The longer the winter, the worse it is for bees.

- How big is the dead cluster, how many frames gaps or how many litres
- where are dead bees: in gaps, on bottom, gone
- dead brood in combs

- dead bees small and dry
- dead bees swollen
- how much mites on floor or in combs when you shake them

- how much extra room /occupied frames. How they were in autumn?



If cluster is small, it must work quite much that it keeps it heat.
So it is just too hard to live. They get perhaps mere syrup on their neck and it is enough.
 
.
Wintered bees are weak.

Sometimes I have taken an extra queen from hive after winter and I put it into cage with 10 workers. It is strange that in every case workers have died in 2-3 days. In summer they stand about one week in the cage.
 
Well, I had been watching on here when keepers were doing OA and I thought I got it right judging by what others were doing. Obviously not!

I followed the instructions to the letter. Trickled 5ml over each seam. Roof was off each hive for about 60 seconds or, maybe a minute!
What more can I say?

Thanks for all your comments and ‘grumps’, lol.

Time to re-group and thanks to forum member ‘Mike a’ for your offer. There’s some great people on here:thanks:
 
Very sad about the loss of the colonies but if you don't even know when to do the OA treatment (you were about a month too late)

Sorry Rooftops, I'm going to disagree. I did mine around the end of Jan, and I seem to recall trom discussions at the time that I was not the only one. Basically, autumn ended some time after Christmas around here, and the first decent cold spell to induce a break in laying was mid-late Jan. And as I've said, didn't do mine any harm!

I still think the problem lies elsewhere, be it Nosema, colony size or something else.
 
Last edited:
.
It is sure, that allways before dead, hives are alive.

...best...quote...ever!

I'm fairly sure my hive died last year because of the OA...whether it was because the cluster was quite small or any other factor, they looked strongish when I put it on, and a week later they were all gone. No sign of disease, and they definitely didn't starve (I pulled out 5 full 14x12 frames of honey).
 
.
It is possible that bees have got too much syrup.
I have given to my bees douple dosage and bees lost their cluster control.

If the cluster is smaller than it seems and it gets too much syrup, I believe that dead out is possible.

Last spring I gove too much syrup and there was extra droplets over combs.
I put quite much dry sawdust into the hive that it soaked the syrup away. It took couple of days that colony started to act normally.

.
 
.
Come on..........

Oxalic trickling has been used so long time, 10-15y, that it is not a problem.
No one will become hero if he says that he stopped.

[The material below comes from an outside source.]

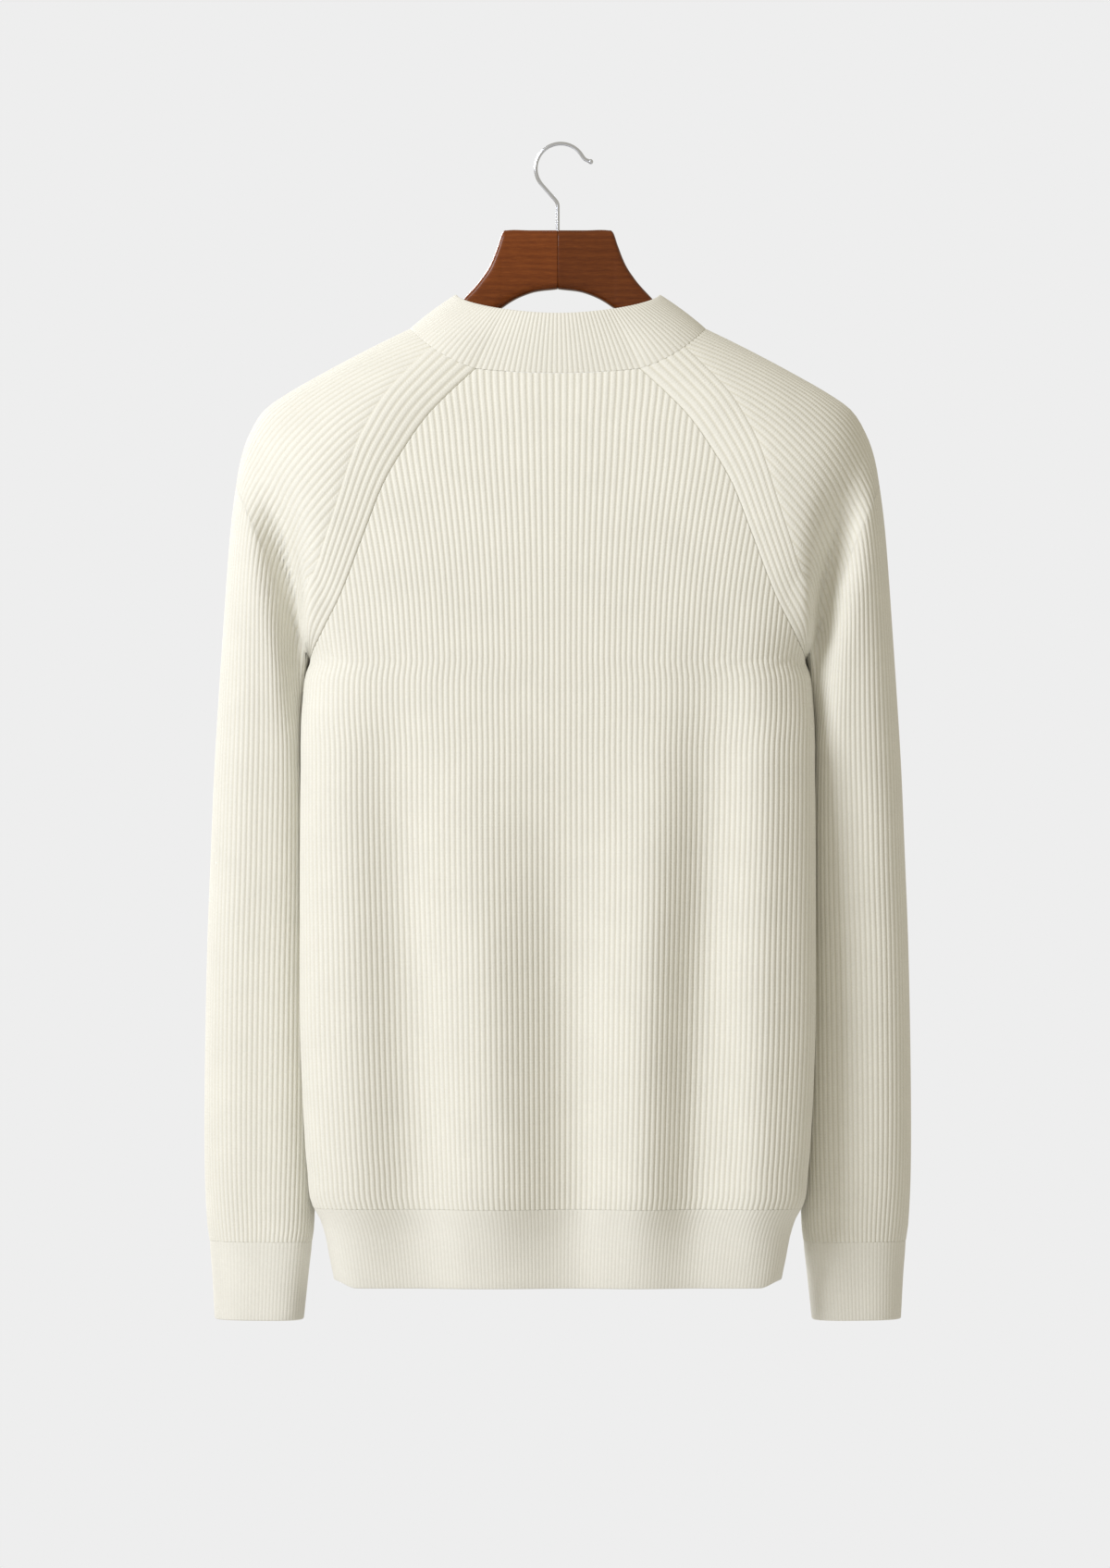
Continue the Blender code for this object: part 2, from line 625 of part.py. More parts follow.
def arm(name, sign, into):
    """Half of the wooden hanger, lofted through upright sections from the middle joint out."""
    mesh = bmesh.new()
    rings = []
    for x, top, bottom, thick, forward in ARM:
        ring = []
        for k in range(ARM_SIDES):
            angle = 2 * math.pi * (k + 0.5) / ARM_SIDES
            c, s = math.cos(angle), math.sin(angle)
            y = forward + thick * math.copysign(abs(c) ** (2 / ARM_ROUNDNESS), c)
            z = -(top + bottom) / 2 + (bottom - top) / 2 * math.copysign(abs(s) ** (2 / ARM_ROUNDNESS), s)
            start = JOINT_GAP / 2 if x == 0 else x
            ring.append(mesh.verts.new((sign * start * MM, y * MM, z * MM)))
        rings.append(ring)
    for a, b in zip(rings, rings[1:]):
        for k in range(ARM_SIDES):
            n = (k + 1) % ARM_SIDES
            mesh.faces.new((a[k], a[n], b[n], b[k]))
    mesh.faces.new(rings[0])
    mesh.faces.new(rings[-1])
    bmesh.ops.recalc_face_normals(mesh, faces=mesh.faces)
    for face in mesh.faces:
        face.smooth = len(face.verts) == 4
    data = bpy.data.meshes.new(name)
    mesh.to_mesh(data)
    mesh.free()
    return add_object(name, data, "wood", into)


def hook_line():
    """The hook's centre line, from its ball end round the bend and down the stem: x, down."""
    centre_down = HOOK_RADIUS - WIRE_RADIUS
    points = [HOOK_FLARE[2], HOOK_FLARE[1], HOOK_FLARE[0]]
    for angle in np.radians(np.linspace(HOOK_START_ANGLE, HOOK_END_ANGLE, 33)):
        points.append((HOOK_CENTRE_X + HOOK_RADIUS * math.cos(angle),
                       centre_down - HOOK_RADIUS * math.sin(angle)))
    return points + list(HOOK_BEND) + [(0.0, 52.0), (0.0, 61.0), (0.0, STEM_FOOT_DOWN)]


def hook(into, cutters):
    """Bent wire with a ball on its free end."""
    curve = bpy.data.curves.new("hook_wire", "CURVE")
    curve.dimensions = "3D"
    curve.bevel_depth = WIRE_RADIUS * MM
    curve.bevel_resolution = 2
    curve.use_fill_caps = True
    line = hook_line()
    path = curve.splines.new("POLY")
    path.points.add(len(line) - 1)
    for point, (x, down) in zip(path.points, line):
        point.co = (x * MM, 0.0, -down * MM, 1.0)
    wire = bpy.data.objects.new("hook_wire", curve)
    cutters.objects.link(wire)
    bpy.context.view_layer.update()
    graph = bpy.context.evaluated_depsgraph_get()
    data = bpy.data.meshes.new_from_object(wire.evaluated_get(graph))
    tidy = bmesh.new()
    tidy.from_mesh(data)
    bmesh.ops.remove_doubles(tidy, verts=tidy.verts, dist=0.00001)
    bmesh.ops.recalc_face_normals(tidy, faces=tidy.faces)
    for face in tidy.faces:
        face.smooth = True
    tidy.to_mesh(data)
    tidy.free()
    made = add_object("hook", data, "steel", into)
    made.matrix_world = wire.matrix_world
    bpy.data.objects.remove(wire)
    bpy.ops.mesh.primitive_uv_sphere_add(
        segments=16, ring_count=10, radius=BALL_RADIUS * MM,
        location=(HOOK_FLARE[2][0] * MM, 0.0, -HOOK_FLARE[2][1] * MM))
    ball = bpy.context.object
    ball.name = "hook_ball"
    for owner in list(ball.users_collection):
        owner.objects.unlink(ball)
    cutters.objects.link(ball)
    cut(made, ball, "UNION")


def hanger(into, cutters):
    arms = [arm("hanger_arm_right", 1, into), arm("hanger_arm_left", -1, into)]
    top = ARM[0, 1]
    depth = STEM_FOOT_DOWN + STEM_CLEARANCE - top + 5.0
    bpy.ops.mesh.primitive_cylinder_add(
        vertices=16, radius=(WIRE_RADIUS + STEM_CLEARANCE) * MM, depth=depth * MM,
        location=(0.0, 0.0, -(STEM_FOOT_DOWN + STEM_CLEARANCE - depth / 2) * MM))
    drill = bpy.context.object
    drill.name = "stem_drill"
    for owner in list(drill.users_collection):
        owner.objects.unlink(drill)
    cutters.objects.link(drill)
    for half in arms:
        cut(half, drill)
    hook(into, cutters)


def main():
    clear_scene()
    sweater = collection("henley_sweater")
    cutters = collection("cutters")
    panels = torso(sweater)
    sleeve_neck = sleeves(sweater)
    line, out = collar_and_placket(panels, sleeve_neck, sweater)
    buttons(line, out, sweater, cutters)
    hanger(sweater, cutters)


main()
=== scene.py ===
"""The looks of the ribbed raglan sweater on its hanger. Lengths are in millimetres, and "down" is how
far a point lies below the hook's bearing point, as in the part's own source."""

import json
import math

import bpy
import numpy as np
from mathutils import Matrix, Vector

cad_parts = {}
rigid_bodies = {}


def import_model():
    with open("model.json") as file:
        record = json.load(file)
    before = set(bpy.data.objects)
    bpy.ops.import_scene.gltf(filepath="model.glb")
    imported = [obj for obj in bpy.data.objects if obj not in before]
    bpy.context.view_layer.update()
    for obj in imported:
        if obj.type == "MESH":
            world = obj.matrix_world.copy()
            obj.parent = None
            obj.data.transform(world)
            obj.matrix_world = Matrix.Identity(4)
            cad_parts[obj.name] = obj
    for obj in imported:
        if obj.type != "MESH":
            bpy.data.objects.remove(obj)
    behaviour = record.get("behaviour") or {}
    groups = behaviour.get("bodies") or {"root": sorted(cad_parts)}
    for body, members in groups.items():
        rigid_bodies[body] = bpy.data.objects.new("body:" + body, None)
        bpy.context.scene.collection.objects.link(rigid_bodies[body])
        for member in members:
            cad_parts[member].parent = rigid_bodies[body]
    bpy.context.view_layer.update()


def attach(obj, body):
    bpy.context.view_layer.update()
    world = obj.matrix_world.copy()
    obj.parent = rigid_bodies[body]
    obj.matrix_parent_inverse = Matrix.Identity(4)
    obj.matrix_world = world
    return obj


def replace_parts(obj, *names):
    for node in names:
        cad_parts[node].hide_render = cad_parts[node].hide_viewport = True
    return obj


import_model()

MM = 0.001
BACK, FRONT = -1, 1
SIDES = ((BACK, "back"), (FRONT, "front"))

# The cloth's form, near to the one in the part's source
BODY_ROUNDNESS = {BACK: 4.0, FRONT: 3.0}
SIDE_FOLD_BACK = 13.0
SLEEVE_ROUNDNESS = (2.2, 2.9)    # over the yoke, and below the underarm
UNDERARM_DOWN = 371.4
HEM_SEAM_DOWN = 763.0
HEM_DOWN = 819.7
NECK_DOWN = {BACK: 166.2, FRONT: 217.0}
NECK_HALF_WIDTH = 106.6
NECK_BACK_DEPTH = 50.0
NECK_FRONT_DEPTH = 56.0
COLLAR_TOP_HALF_WIDTH = 73.0
COLLAR_TOP_BACK = 47.0
COLLAR_TOP_FRONT = 52.0
COLLAR_TOP_SIDE_DOWN = 107.0
COLLAR_BACK_DROP = 15.7
COLLAR_FRONT_DROP = 70.0
COLLAR_BULGE = 1.5
COLLAR_ROUNDNESS = 2.4
HEM_SIDE_LIFT = 5.0      # how much higher the hem hangs at the side seams
PLACKET_HALF_WIDTH = 16.0
PLACKET_SINK = 2.6       # how far the front panel lies under the placket
UNDERARM_ROW = 8.0
CUFF_SEAM_ROW = 20.0
CUFF_ROW = 23.0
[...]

I think that dead outs happen because treatments are not as succesfull as expected and finally varroa kills the hives. That is more normal than that treament kills hives.


One 1000 hive owner said that he did not lost a single hive last winter. - Sure sure, sure I believe that.
 
I imagine we will have a lot more coming on here saying they have lost their colonies or Queens when they start using MAQ`S which by all accounts will be very popular when it becomes available, i think the basic requirement before treatment is a strong healthy colony , and to stick to the recommended method of treatment etc.